* [Stated exercise]:
Search the material and gather each line with "materials" in it.
※
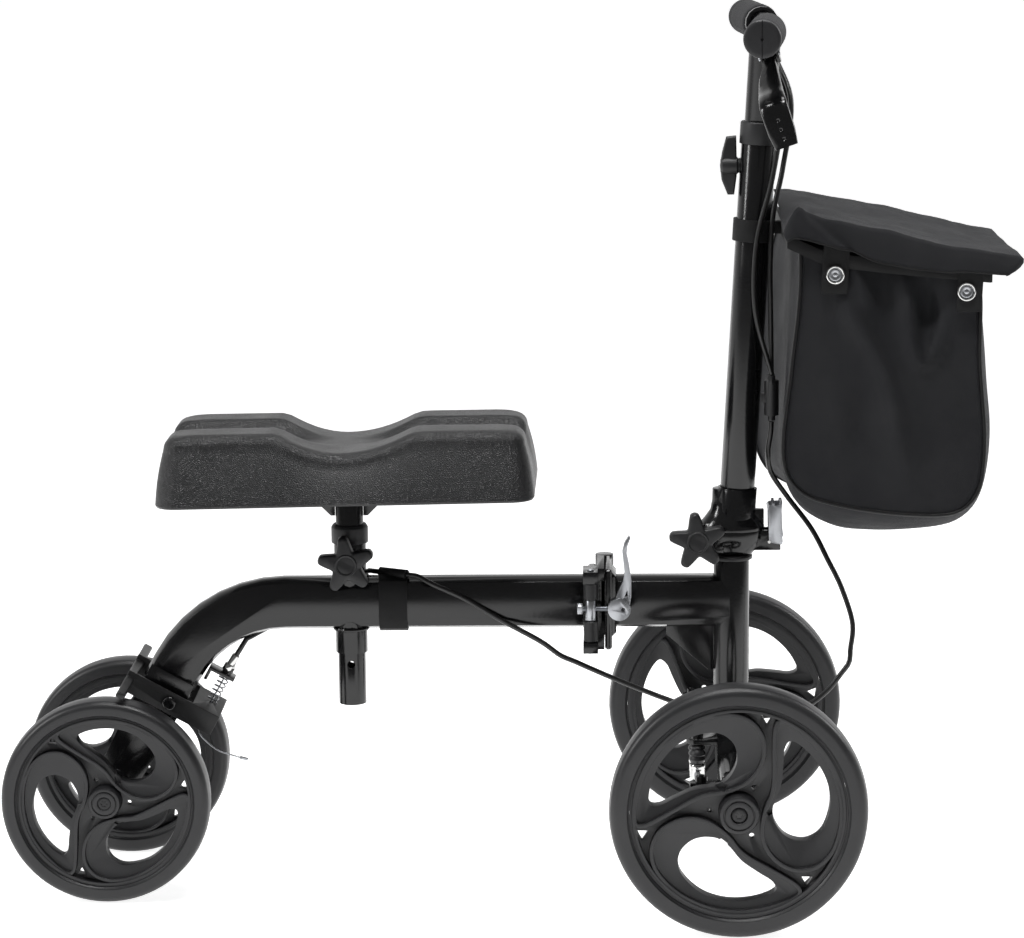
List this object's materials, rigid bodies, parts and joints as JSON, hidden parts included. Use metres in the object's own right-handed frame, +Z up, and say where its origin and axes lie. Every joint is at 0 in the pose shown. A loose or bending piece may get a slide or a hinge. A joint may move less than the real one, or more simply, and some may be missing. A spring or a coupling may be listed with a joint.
{
  "type": "folding knee scooter",
  "caption": "Folding knee scooter with padded knee rest, steered front wheels, tyre brake and a lidded bag.",
  "frame": {"origin": "middle of the scooter's length and width, on the floor under the wheels", "axes": "+X forward, +Y to the rider's left, +Z up"},
  "size_m": [0.9256, 0.423, 0.8045],
  "materials": {
    "powder_black": "semi-gloss powder coat",
    "casting_black": "semi-gloss paint on castings",
    "wheel_grey": "satin moulded plastic",
    "tyre_grey": "matte solid tyre",
    "pad_black": "grained moulded skin",
    "knob_black": "matte moulded plastic",
    "foam_black": "matte foam rubber",
    "cloth_black": "woven nylon",
    "zinc": "bright zinc plate",
    "cable_black": "smooth sheath"
  },
  "bodies": {
    "rear_frame": {"rear_beam": "powder_black", "seat_sleeve": "powder_black", "sleeve_collar": "knob_black", "rear_fork": "powder_black", "rear_axle": "knob_black", "brake_pivot_bolt": "zinc", "rear_cable_stop": "zinc", "cable_strap": "cloth_black", "rear_hinge_casting": "casting_black", "brake_cable_at_rear": "cable_black"},
    "seat": {"seat_post": "powder_black", "seat_plate": "powder_black", "knee_pad": "pad_black"},
    "seat_clamp_knob": {"seat_knob": "knob_black"},
    "rear_right_wheel": {"rear_right_rim": "wheel_grey", "rear_right_tyre": "tyre_grey"},
    "rear_left_wheel": {"rear_left_rim": "wheel_grey", "rear_left_tyre": "tyre_grey"},
    "rear_brake": {"rear_brake_channel": "powder_black", "brake_wire": "zinc", "brake_spring": "zinc"},
    "latch_swing": {"swing_bolt": "zinc"},
    "latch_cam": {"cam_lever": "zinc"},
    "front_frame": {"front_hinge_casting": "casting_black", "front_beam": "powder_black", "head_tube": "powder_black", "head_bearing": "knob_black", "steering_bridge": "powder_black", "brake_cable_under_frame": "cable_black"},
    "fork": {"steerer_and_plate": "powder_black", "fold_base": "casting_black", "brake_cable_at_fork": "cable_black"},
    "right_steering_knuckle": {"right_knuckle": "powder_black"},
    "left_steering_knuckle": {"left_knuckle": "powder_black"},
    "right_tie": {"right_tie_rod": "zinc"},
    "left_tie": {"left_tie_rod": "zinc"},
    "front_right_wheel": {"front_right_rim": "wheel_grey", "front_right_tyre": "tyre_grey"},
    "front_left_wheel": {"front_left_rim": "wheel_grey", "front_left_tyre": "tyre_grey"},
    "column_latch": {"fold_latch": "zinc"},
    "column": {"fold_head": "casting_black", "column_tube": "powder_black", "column_collar": "knob_black", "bag_carrier": "powder_black", "bag_shell": "cloth_black", "cable_junction": "knob_black", "brake_cable_at_column": "cable_black"},
    "fold_pin_knob": {"fold_knob": "knob_black"},
    "height_clamp_knob": {"height_knob": "knob_black"},
    "lid": {"bag_lid": "cloth_black"},
    "handlebar": {"stem_and_bar": "powder_black", "left_grip": "foam_black", "right_grip": "foam_black", "left_lever_bracket": "casting_black", "right_lever_bracket": "casting_black", "left_lever_cable": "cable_black", "right_lever_cable": "cable_black"},
    "right_lever": {"right_brake_lever": "casting_black"},
    "left_lever": {"left_brake_lever": "casting_black"}
  },
  "joints": [
    {"name": "seat_height", "type": "slide", "parent": "rear_frame", "child": "seat", "axis": [0, 0, -1], "range_m": [-0.1, 0]},
    {"name": "seat_knob_turn", "type": "hinge", "parent": "rear_frame", "child": "seat_clamp_knob", "pos_m": [-0.14661, -0.03, 0.3025], "axis": [0, -1, 0], "continuous": true},
    {"name": "rear_right_wheel_spin", "type": "hinge", "parent": "rear_frame", "child": "rear_right_wheel", "pos_m": [-0.36711, -0.0795, 0.09525], "axis": [0, 1, 0], "continuous": true},
    {"name": "rear_left_wheel_spin", "type": "hinge", "parent": "rear_frame", "child": "rear_left_wheel", "pos_m": [-0.36711, 0.0795, 0.09525], "axis": [0, 1, 0], "continuous": true},
    {"name": "rear_brake_pivot", "type": "hinge", "parent": "rear_frame", "child": "rear_brake", "pos_m": [-0.31343, 0, 0.17354], "axis": [0, -1, 0], "range_deg": [0, 3.3], "deforming": ["brake_spring"]},
    {"name": "latch_swing_out", "type": "hinge", "parent": "rear_frame", "child": "latch_swing", "pos_m": [0.07589, -0.038, 0.2615], "axis": [0, 0, -1], "range_deg": [0, 90]},
    {"name": "latch_cam_open", "type": "hinge", "parent": "latch_swing", "child": "latch_cam", "pos_m": [0.10549, -0.038, 0.2615], "axis": [0, 1, 0], "range_deg": [0, 45]},
    {"name": "frame_fold", "type": "hinge", "parent": "rear_frame", "child": "front_frame", "pos_m": [0.08839, 0.038, 0.259], "axis": [0, 0, 1], "range_deg": [0, 118], "deforming": ["brake_cable_under_frame"]},
    {"name": "steering", "type": "hinge", "parent": "front_frame", "child": "fork", "pos_m": [0.20589, 0, 0.3], "axis": [0, 0, 1], "range_deg": [-30, 30], "deforming": ["brake_cable_at_fork"]},
    {"name": "right_knuckle_turn", "type": "hinge", "parent": "front_frame", "child": "right_steering_knuckle", "pos_m": [0.20589, -0.15, 0.112], "axis": [0, 0, 1], "range_deg": [-30, 30]},
    {"name": "left_knuckle_turn", "type": "hinge", "parent": "front_frame", "child": "left_steering_knuckle", "pos_m": [0.20589, 0.15, 0.112], "axis": [0, 0, 1], "range_deg": [-30, 30]},
    {"name": "right_tie_rod_turn", "type": "hinge", "parent": "fork", "child": "right_tie", "pos_m": [0.17389, -0.01, 0.098], "axis": [0, 0, 1], "range_deg": [-30, 30]},
    {"name": "left_tie_rod_turn", "type": "hinge", "parent": "fork", "child": "left_tie", "pos_m": [0.17389, 0.01, 0.098], "axis": [0, 0, 1], "range_deg": [-30, 30]},
    {"name": "front_right_wheel_spin", "type": "hinge", "parent": "right_steering_knuckle", "child": "front_right_wheel", "pos_m": [0.20589, -0.1925, 0.1143], "axis": [0, 1, 0], "continuous": true},
    {"name": "front_left_wheel_spin", "type": "hinge", "parent": "left_steering_knuckle", "child": "front_left_wheel", "pos_m": [0.20589, 0.1925, 0.1143], "axis": [0, 1, 0], "continuous": true},
    {"name": "column_latch_open", "type": "hinge", "parent": "fork", "child": "column_latch", "pos_m": [0.24689, 0, 0.318], "axis": [0, 1, 0], "range_deg": [0, 75]},
    {"name": "column_fold", "type": "hinge", "parent": "fork", "child": "column", "pos_m": [0.17519, 0, 0.322], "axis": [0, -1, 0], "range_deg": [0, 58], "deforming": ["brake_cable_at_column"]},
    {"name": "fold_knob_turn", "type": "hinge", "parent": "column", "child": "fold_pin_knob", "pos_m": [0.17519, -0.03, 0.322], "axis": [0, -1, 0], "continuous": true},
    {"name": "height_knob_turn", "type": "hinge", "parent": "column", "child": "height_clamp_knob", "pos_m": [0.20589, 0, 0.6635], "axis": [-1, 0, 0], "continuous": true},
    {"name": "bag_lid_open", "type": "hinge", "parent": "column", "child": "lid", "pos_m": [0.25489, 0, 0.63], "axis": [0, -1, 0], "range_deg": [0, 80]},
    {"name": "handle_height", "type": "slide", "parent": "column", "child": "handlebar", "axis": [0.0598, 0, 0.9982], "range_m": [0, 0.2], "deforming": ["right_lever_cable", "left_lever_cable"]},
    {"name": "right_lever_squeeze", "type": "hinge", "parent": "handlebar", "child": "right_lever", "pos_m": [0.23683, -0.06602, 0.76619], "axis": [-0.9422, 0.0791, -0.3256], "range_deg": [0, 18], "stiffness_Nm_per_rad": 0.6, "springref_deg": -17.19},
    {"name": "left_lever_squeeze", "type": "hinge", "parent": "handlebar", "child": "left_lever", "pos_m": [0.24022, 0.0663, 0.76664], "axis": [0.8799, 0.0739, 0.4695], "range_deg": [0, 18], "stiffness_Nm_per_rad": 0.6, "springref_deg": -17.19}
  ],
  "couplings": [
    {"joint": "right_knuckle_turn", "follows": "steering", "ratio": 1},
    {"joint": "left_knuckle_turn", "follows": "steering", "ratio": 1},
    {"joint": "right_tie_rod_turn", "follows": "steering", "ratio": -1},
    {"joint": "left_tie_rod_turn", "follows": "steering", "ratio": -1},
    {"joint": "rear_brake_pivot", "follows": "right_lever_squeeze", "ratio": 0.1833}
  ]
}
※
* [Result]:
List this object's materials, rigid bodies, parts and joints as JSON, hidden parts included. Use metres in the object's own right-handed frame, +Z up, and say where its origin and axes lie. Every joint is at 0 in the pose shown. A loose or bending piece may get a slide or a hinge. A joint may move less than the real one, or more simply, and some may be missing. A spring or a coupling may be listed with a joint.
  "materials": {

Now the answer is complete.